Researchers at Google Research and Google DeepMind introduce PaLI-3, a vision language model (VLM) that is smaller, faster, and more powerful than comparable models that are ten times larger.
PaLI-3, a 5-billion-parameter vision language model (VLM) that can process images and language, has outperformed models ten times larger in several multimodal benchmarks, according to the research team.
VLMs can answer questions about images, describe videos, recognize objects, or read text on images. OpenAI offers such a VLM with GPT-4-Vision, and companies like Nvidia also see VLMs as an important building block for future industrial AI applications.
Scaling improves VLM performance
VLMs typically consist of a pre-trained image model that has learned to associate text with images, and a language model. PaLI-3’s architecture follows the lead of its predecessors and includes a vision transformer that encodes the image into tokens. These tokens, along with text input, are passed to an encoder-decoder transformer that produces text output.

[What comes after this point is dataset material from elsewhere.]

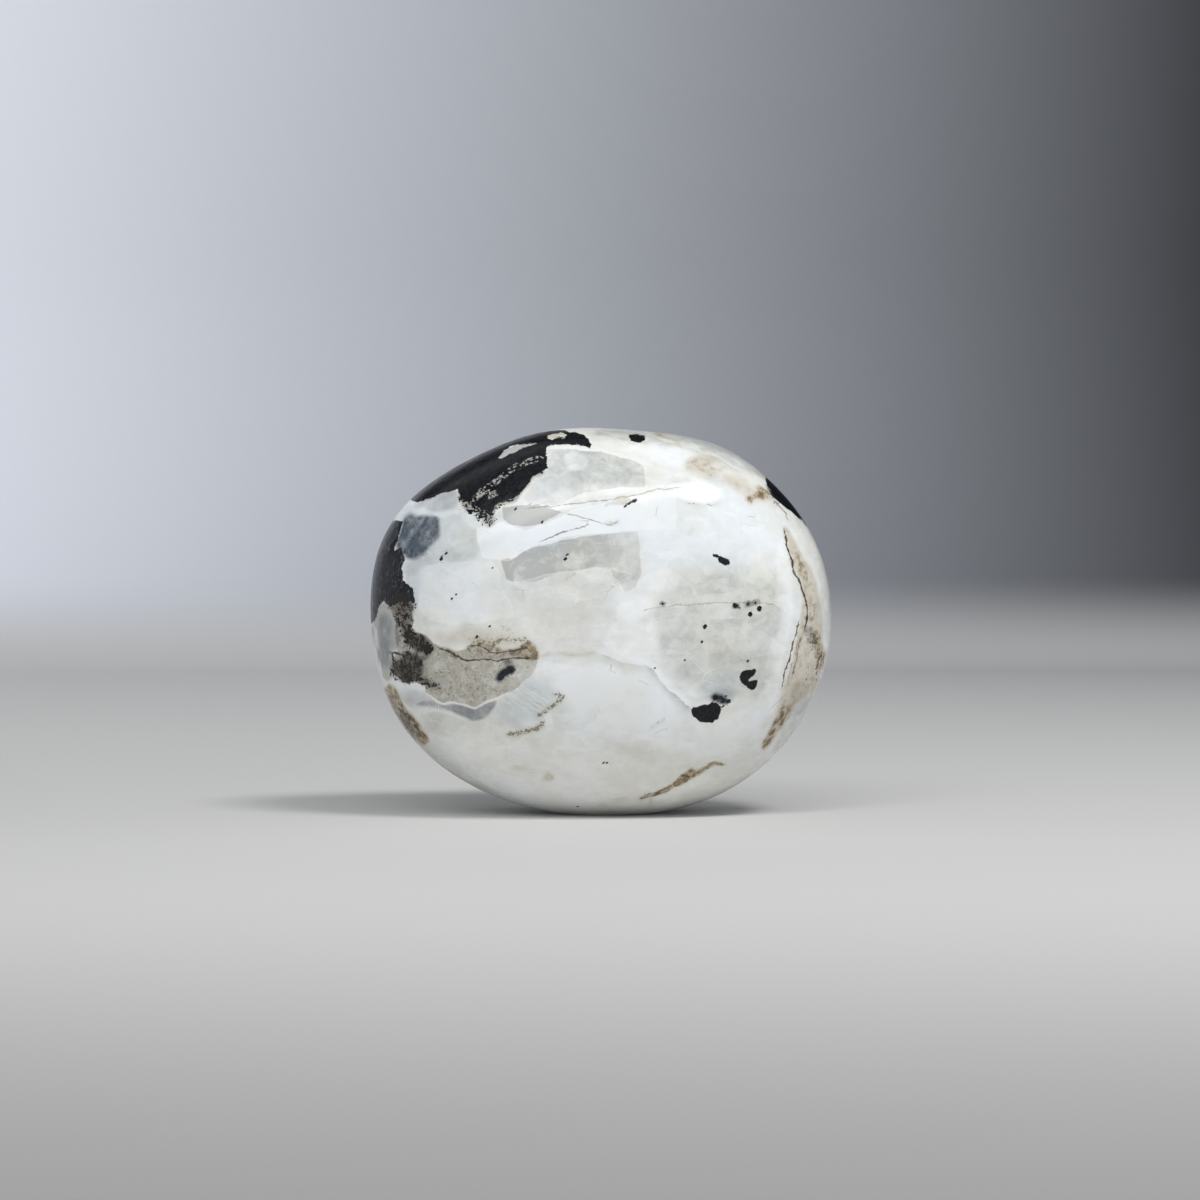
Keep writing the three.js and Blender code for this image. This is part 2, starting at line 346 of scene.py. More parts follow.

Google has shown with its predecessors PaLI and PaLI-X that while a highly scaled vision transformer does not necessarily produce better results for image-only tasks such as ImageNet, it can achieve significant performance leaps for multimodal tasks such as answering questions about images. With PaLI-X, Google has scaled up to 55 billion parameters.
Google’s PaLI-3 relies on familiar architecture with new training method
While Google uses a JFT encoder specialized for image classification for the vision transformer in PaLI-X, PaLI-3 uses a contrastively pretrained vision transformer (SigLIP) similar to CLIP. The ViT has only 2 billion parameters, and together with the language model, PaLI-3 has only 5 billion parameters.
Such smaller models are more practical for training and deployment, more environmentally friendly, and allow for faster research cycles for model design, the researchers said. Also convenient is that, despite its small size, PaLI-3 performs on par with today’s best VLMs in more than 10 image-to-speech benchmarks, and – despite not being trained on video data – achieves new bests in benchmarks in which VLMs must answer questions about video.
PaLI-3 could enable a new generation of larger models
As is often the case, however, the trend will be toward larger models, because PaLI-3’s high performance despite its small size demonstrates the potential of the SigLIP method used to train the vision transformer on unstructured Web data. Given the availability of such unstructured multimodal data, it is likely that Google will soon train a larger version of PaLI-3.
“We consider that PaLI-3, at only 5B parameters, rekindles research on fundamental pieces of complex VLMs, and could fuel a new generation of scaled-up models” the team writes.